Abdullah Azzam, an Islamic scholar at the university who was bin Laden's senior by 16 years, was a Palestinian radical whose interest in the Palestinian cause had shifted because of its narrow, nationalistic focus. Azzam was a pan-Islamist, dedicated to uniting the entire Muslim world in a pure Islamic state through holy war. A follower of the mainstream fundamentalist movement the Muslim Brotherhood, Azzam had a magnetic personality, and his ideas, which were just coming into fashion at the time, inspired bin Laden.

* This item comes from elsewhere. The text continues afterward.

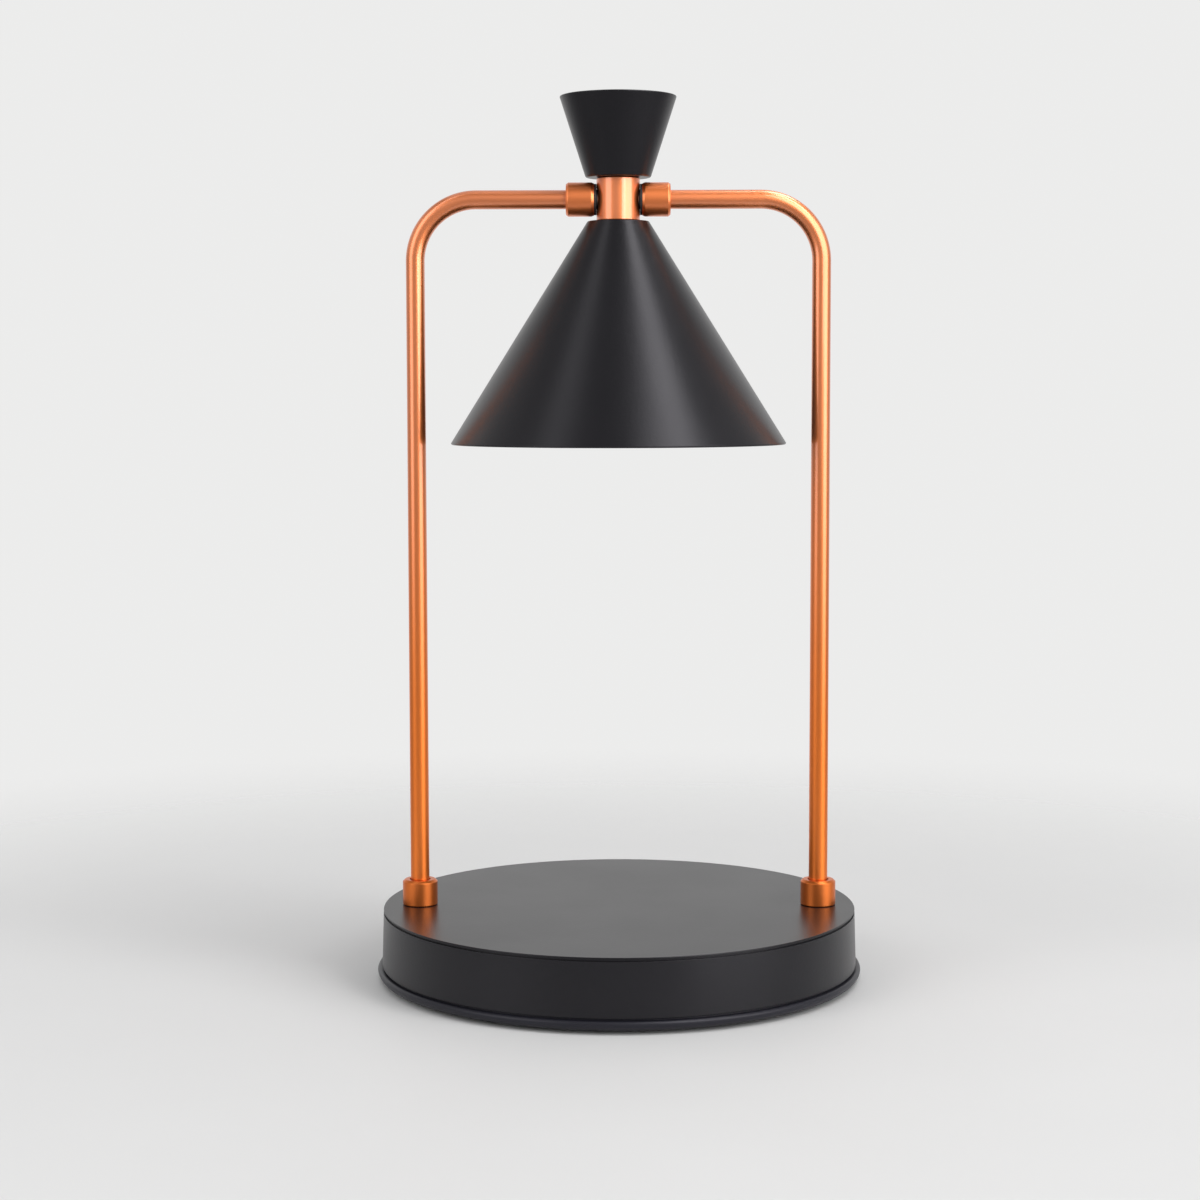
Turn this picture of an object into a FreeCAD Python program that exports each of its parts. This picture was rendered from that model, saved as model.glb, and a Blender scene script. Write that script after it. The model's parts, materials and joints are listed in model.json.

When the Soviet Union invaded Afghanistan in 1979, Azzam sped to the front to help his fellow Muslims — the rebel Afghans known as the mujahedin — confront the infidel invaders. In the Pakistani border city of Peshawar, Azzam cut a distinctive figure in his flowing robes and checkered kaffiyeh headdress; his addresses at the Lajna Aldawat Mosque drew overflow crowds. Bin Laden dropped out of school and followed Azzam. In Peshawar, they ran an agency called the Maktab al-Khidmat (the Service Office), which provided assistance to the so-called Arab Afghans, Arab volunteers who showed up to help the mujahedin. Bin Laden, using his family connections in Saudi Arabia, was the chief fundraiser.